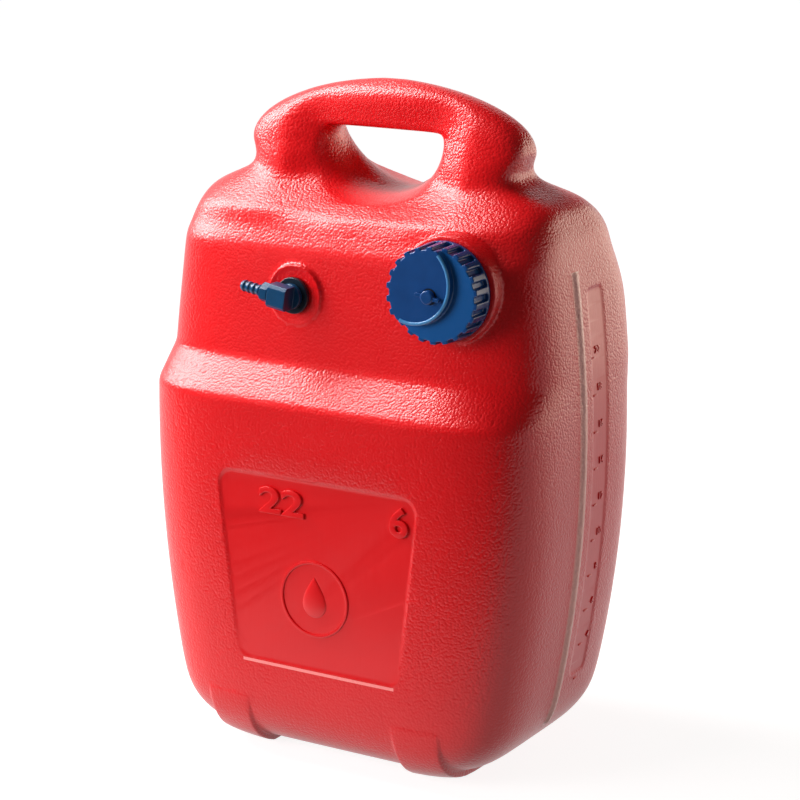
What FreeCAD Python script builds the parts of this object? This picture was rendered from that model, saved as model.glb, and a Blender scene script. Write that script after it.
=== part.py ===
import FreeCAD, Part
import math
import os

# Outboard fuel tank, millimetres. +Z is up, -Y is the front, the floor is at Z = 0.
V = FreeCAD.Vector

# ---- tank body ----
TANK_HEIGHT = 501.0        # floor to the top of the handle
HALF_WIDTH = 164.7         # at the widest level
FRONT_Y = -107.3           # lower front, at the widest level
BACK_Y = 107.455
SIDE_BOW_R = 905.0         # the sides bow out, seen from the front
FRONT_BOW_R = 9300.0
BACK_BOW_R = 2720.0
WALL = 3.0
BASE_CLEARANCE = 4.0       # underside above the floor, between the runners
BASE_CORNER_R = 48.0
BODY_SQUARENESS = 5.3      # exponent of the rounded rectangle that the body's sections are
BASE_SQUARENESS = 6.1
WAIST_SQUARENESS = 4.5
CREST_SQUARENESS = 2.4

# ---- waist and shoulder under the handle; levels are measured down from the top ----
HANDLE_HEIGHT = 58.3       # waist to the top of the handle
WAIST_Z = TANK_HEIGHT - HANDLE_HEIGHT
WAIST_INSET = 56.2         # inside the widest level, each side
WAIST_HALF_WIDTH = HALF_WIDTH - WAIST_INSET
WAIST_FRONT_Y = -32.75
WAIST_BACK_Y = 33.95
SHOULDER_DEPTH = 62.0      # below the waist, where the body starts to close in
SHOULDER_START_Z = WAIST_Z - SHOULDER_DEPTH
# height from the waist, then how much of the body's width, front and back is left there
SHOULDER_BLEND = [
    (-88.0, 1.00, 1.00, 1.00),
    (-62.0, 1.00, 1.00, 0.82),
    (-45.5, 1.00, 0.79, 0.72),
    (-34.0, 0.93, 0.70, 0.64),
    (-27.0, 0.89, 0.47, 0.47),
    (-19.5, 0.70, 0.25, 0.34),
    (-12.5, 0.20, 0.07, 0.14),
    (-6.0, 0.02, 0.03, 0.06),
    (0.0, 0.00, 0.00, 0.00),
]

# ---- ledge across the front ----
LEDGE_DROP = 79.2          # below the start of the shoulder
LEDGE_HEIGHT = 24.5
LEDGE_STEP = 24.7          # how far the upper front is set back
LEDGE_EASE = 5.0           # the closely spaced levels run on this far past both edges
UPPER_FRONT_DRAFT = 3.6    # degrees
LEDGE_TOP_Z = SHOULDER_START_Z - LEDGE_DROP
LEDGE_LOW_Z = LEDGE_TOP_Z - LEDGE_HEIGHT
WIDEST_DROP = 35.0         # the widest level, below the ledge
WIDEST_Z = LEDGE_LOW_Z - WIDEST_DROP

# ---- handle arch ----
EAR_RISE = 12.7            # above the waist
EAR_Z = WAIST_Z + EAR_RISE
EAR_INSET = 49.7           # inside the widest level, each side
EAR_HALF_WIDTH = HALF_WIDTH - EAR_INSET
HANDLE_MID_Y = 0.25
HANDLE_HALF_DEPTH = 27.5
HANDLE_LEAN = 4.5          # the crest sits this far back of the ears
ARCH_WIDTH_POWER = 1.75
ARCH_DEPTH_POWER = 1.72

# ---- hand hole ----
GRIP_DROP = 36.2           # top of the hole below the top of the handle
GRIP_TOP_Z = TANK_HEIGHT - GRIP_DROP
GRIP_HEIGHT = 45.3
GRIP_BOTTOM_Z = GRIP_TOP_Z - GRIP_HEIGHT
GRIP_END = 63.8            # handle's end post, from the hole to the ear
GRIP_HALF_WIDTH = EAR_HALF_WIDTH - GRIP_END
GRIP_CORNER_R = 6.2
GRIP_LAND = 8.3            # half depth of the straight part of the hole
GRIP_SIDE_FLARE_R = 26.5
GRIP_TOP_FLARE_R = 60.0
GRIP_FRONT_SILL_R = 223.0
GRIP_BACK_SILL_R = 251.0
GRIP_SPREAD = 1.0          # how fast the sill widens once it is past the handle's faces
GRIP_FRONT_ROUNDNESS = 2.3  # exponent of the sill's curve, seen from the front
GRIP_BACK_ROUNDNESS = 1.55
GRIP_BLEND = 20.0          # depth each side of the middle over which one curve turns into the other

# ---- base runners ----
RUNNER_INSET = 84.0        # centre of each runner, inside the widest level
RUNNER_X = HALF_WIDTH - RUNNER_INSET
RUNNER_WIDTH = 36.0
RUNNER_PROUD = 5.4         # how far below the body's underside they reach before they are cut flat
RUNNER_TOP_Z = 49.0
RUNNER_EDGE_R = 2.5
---
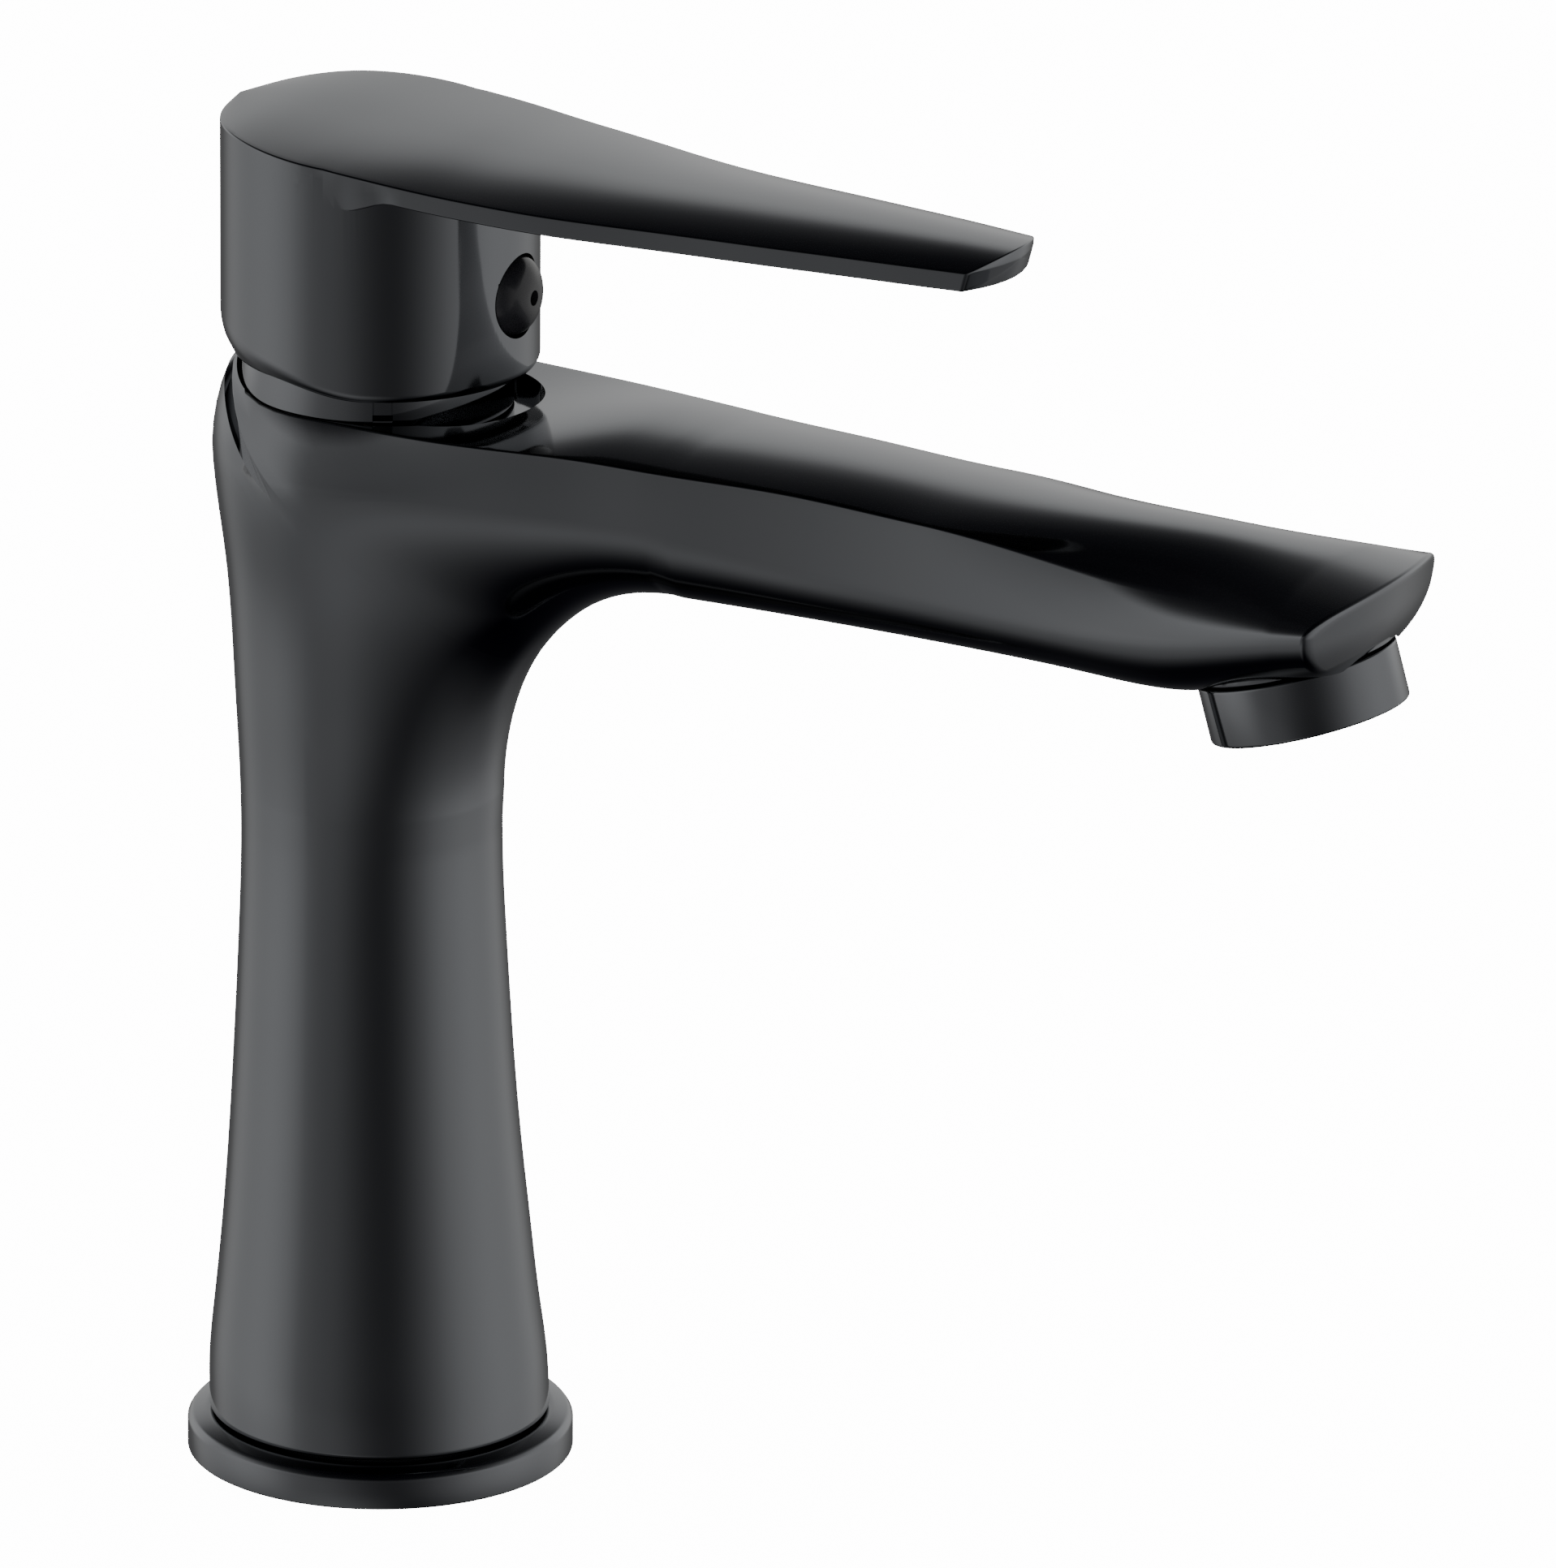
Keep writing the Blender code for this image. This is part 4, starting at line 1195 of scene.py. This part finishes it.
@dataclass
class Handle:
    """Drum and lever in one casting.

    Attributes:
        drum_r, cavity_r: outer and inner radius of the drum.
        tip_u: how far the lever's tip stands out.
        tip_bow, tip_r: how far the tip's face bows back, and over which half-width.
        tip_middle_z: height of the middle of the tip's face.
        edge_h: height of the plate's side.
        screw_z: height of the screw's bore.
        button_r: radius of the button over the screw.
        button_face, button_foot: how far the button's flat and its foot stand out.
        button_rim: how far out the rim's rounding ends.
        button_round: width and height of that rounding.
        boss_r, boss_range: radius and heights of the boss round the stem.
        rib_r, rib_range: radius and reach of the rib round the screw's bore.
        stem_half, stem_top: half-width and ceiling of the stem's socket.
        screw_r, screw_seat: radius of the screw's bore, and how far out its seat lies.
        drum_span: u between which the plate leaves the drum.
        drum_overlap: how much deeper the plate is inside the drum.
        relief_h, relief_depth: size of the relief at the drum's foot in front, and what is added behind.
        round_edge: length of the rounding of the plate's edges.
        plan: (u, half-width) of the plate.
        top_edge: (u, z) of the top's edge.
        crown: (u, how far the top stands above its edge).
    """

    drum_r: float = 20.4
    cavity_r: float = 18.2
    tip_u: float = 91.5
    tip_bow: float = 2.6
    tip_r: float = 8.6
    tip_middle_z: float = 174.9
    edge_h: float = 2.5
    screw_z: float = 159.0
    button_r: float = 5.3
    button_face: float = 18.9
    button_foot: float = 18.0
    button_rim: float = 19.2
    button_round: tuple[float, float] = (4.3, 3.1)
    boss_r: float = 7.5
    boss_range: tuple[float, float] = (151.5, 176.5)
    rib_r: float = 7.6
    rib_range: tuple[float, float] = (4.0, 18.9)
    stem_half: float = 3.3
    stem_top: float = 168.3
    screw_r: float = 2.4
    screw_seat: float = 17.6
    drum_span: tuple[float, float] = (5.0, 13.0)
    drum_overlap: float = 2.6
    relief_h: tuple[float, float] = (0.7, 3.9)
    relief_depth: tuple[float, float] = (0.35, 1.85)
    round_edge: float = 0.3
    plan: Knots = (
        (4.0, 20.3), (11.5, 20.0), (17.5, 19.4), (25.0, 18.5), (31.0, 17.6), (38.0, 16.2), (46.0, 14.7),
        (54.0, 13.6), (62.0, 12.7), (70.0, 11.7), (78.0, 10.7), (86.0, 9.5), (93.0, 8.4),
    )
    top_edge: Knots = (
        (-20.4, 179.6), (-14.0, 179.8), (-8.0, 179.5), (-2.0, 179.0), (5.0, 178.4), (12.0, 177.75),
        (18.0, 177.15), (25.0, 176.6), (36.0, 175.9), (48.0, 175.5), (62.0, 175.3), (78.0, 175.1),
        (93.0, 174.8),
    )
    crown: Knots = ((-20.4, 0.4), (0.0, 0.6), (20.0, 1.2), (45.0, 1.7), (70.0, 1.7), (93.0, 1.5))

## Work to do
Within the listing above, locate the line containing "Keep writing the" and the line containing "in one casting.". Reproduce those two lines and all lines between them exactly, with nothing added.

## Exercise result
Keep writing the Blender code for this image. This is part 4, starting at line 1195 of scene.py. This part finishes it.
@dataclass
class Handle:
    """Drum and lever in one casting.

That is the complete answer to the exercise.